マツダ初代「ロードスター」に息づく“最新モデルにはない個性”とは? スポーティに走らせるには“技量と情熱と工夫”が必要!?【今こそ乗っておきたい名車たち】
“はかなさ”を感じさせるライトウェイトスポーツの金字塔
新車では味わえない中古車ならではの魅力……ビンテージスポーツカーには、メカニズムの進化と引き換えに失われたクルマ本来の魅力や濃密な味わいといったものが息づいています。今回はそんな珠玉の中古車の中から、ライトウェイトスポーツカー界における“世界的金字塔”であるマツダの初代「ロードスター」にフォーカスします。

仮に私(伊達軍曹)が油田を20くらい所有している世界有数の金持ちだったとしましょう。

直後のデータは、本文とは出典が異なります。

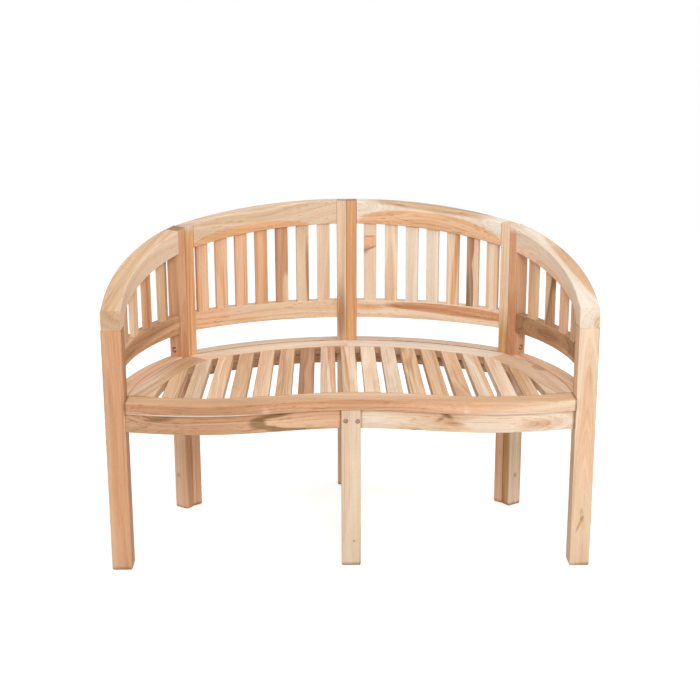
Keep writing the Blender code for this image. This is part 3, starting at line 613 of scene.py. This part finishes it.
# Upright slats of the two middle panels, counted from the middle outwards
slatTimber = {
    "left": (
        ("blond", {}),
        ("tan", {"contrast": 0.8, "marks": (
            patch("wheat", (0, -8), (300, 13), soft=0.5, strength=0.5),
            patch("umber", (-20, 13), (115, 5), turn=-1.5, soft=0.4, strength=0.8),
        )}),
        ("rust", {"contrast": 0.8, "marks": (
            patch("brown", *wholeBoard, strength=0.3),
            patch("honey", (-122, 19), (100, 14), turn=-5, soft=0.08),
        )}),
        ("peach", {"contrast": 1.2}),
        ("peach", {}),
        ("peach", {}),
        ("peach", {"marks": (patch("orange", (-60, -6), (60, 3), soft=0.5),)}),
    ),
    "right": (
        ("blond", {"marks": (
            patch("peach", (58, 0), (17, 26), soft=0.3, ragged=0.3),
            patch("rust", (74, -2), (18, 2.2), turn=88, soft=0.6, ragged=0.3),
            patch("brown", (34, -14), (12, 7), turn=40, soft=0.8, ragged=0.3, strength=0.8),
            patch("brown", (40, 1), (19, 2.6), turn=68, soft=0.6, ragged=0.3),
        )}),
        ("blond", {"contrast": 1.2}),
        ("cream", {}),
        ("cream", {}),
        ("blond", {"marks": (patch("orange", (0, 8), (190, 6.5), turn=3.5, soft=0.3),)}),
        ("blond", {"marks": (
            patch("umber", (-60, -18), (130, 23), soft=0.06, ragged=0.3, strength=0.8),
            patch("brown", (80, -19), (95, 24), soft=0.06, ragged=0.3),
        )}),
        ("blond", {}),
    ),
}
for hand, slats in slatTimber.items():
    for number, (tone, look) in enumerate(slats, start=1):
        dress(boards[f"back_slat_{hand}_{number}"], tone, **look)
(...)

そんな私があるとき「明日は釣りがしてみたいな……」などとつぶやいたなら、執事は即座に、堅牢な釣り船と優秀な船長を手配してくれることでしょう。
そして、優秀な船長がすべての釣具を完璧にセットアップした上で私を最高のポイントまで連れていき、「さあどうぞ、釣り糸をお垂らしください!」といってくれるでしょう。
その結果、その日の私は当然ながら“爆釣”となるはずです。
そんな釣りも、おそらく一度や二度であれば大いに楽しめると思いますが、三度目以降はたぶん無理。なぜなら、人間は「他人がすべてお膳立てしてくれたもの」に対して、心からの歓びを得られるようにはできていないからです。
どんなコトやモノであれ、真の達成感を得るには“立ちはだかる壁を自力で乗り越えたエピソード”が必要であり、真の歓びは“はかなさ=全く同じことはこの世において二度と起こらず、すべての事象はうつろいゆくこと”を通じてしか、感じることはできないからです。
人生における“歓び”という感覚をそのようにとらえたとき、われわれが今、選ぶべきスポーツカーのひとつは、間違いなくマツダの初代「ロードスター」となるはずです。
「ユーノス ロードスター」ことマツダの初代「ロードスター」、について、今さら詳しい説明は必要ないでしょう。1989年から1998年まで製造・販売されたマツダの軽量オープン2シーターで、ライトウェイトスポーツにおける“世界的金字塔”です。
ボディサイズは全長3970mm、全幅1675mm、全高1235mmという可憐なもので、誕生当初のエンジンは、最高出力120psの1.6リッター直列4気筒自然吸気。1993年5月以降は、130psの1.8リッターユニットに変更されています。
2代目以降の「ロードスター」は、“ボディ剛性の強化”や“排気量アップとパワー増強”など、微妙にマッチョ志向の路線を歩んだわけですが、2015年5月に登場した現行型となる4代目は、初代と同様のライトウェイト路線に回帰しています。
ボディサイズと車両重量は初代に近い水準となり、排気量は3代目の2リッターから1.5リッターにダウンサイズ。それに伴い最高出力も、初代の後期型=1.8リッター世代に近い132psに抑えられています。
そのため現行型「ロードスター」は、決して速くはないという“壁”があるゆえ、心からの達成感を得ることができる素晴らしいスポーツカーになりました。けれど、それでもまだ、初代と比べれば足りない部分はあります。
現行型「ロードスター」に足りないもの。それは“はかなさ”です。
もちろん現行「ロードスター」も、他のマッチョなスポーツカーと比べれば十分以上に“はかなさ”を味わえるクルマではあります。それゆえ大いに推奨したい1台ではあるのですが、初代と比べればやはり“現代のクルマ”ではあることは間違いないため、どこかに微妙な“お膳立て感”があります。
現行型の、決してマッチョではないものの十分なボディ剛性を感じるとき、私はお膳立てしてくれた“船長”の気配をかすかに感じるのです。決して電子機器が満載されているわけではありませんが、それなりに現代的な機器が並ぶコックピットに腰を下ろすとき、私は“執事”の心遣いを感じてしまいます。
それらはもちろん非難されるべきものではなく、むしろありがたい、素晴らしいものです。でも、自分が今求めているものが、それらではなく「己の力で壁を乗り越えること」や「はかなさを通じて、もののあはれを知ること」であったなら、それらの要素は――若干ではあるものの――邪魔になってしまうのです。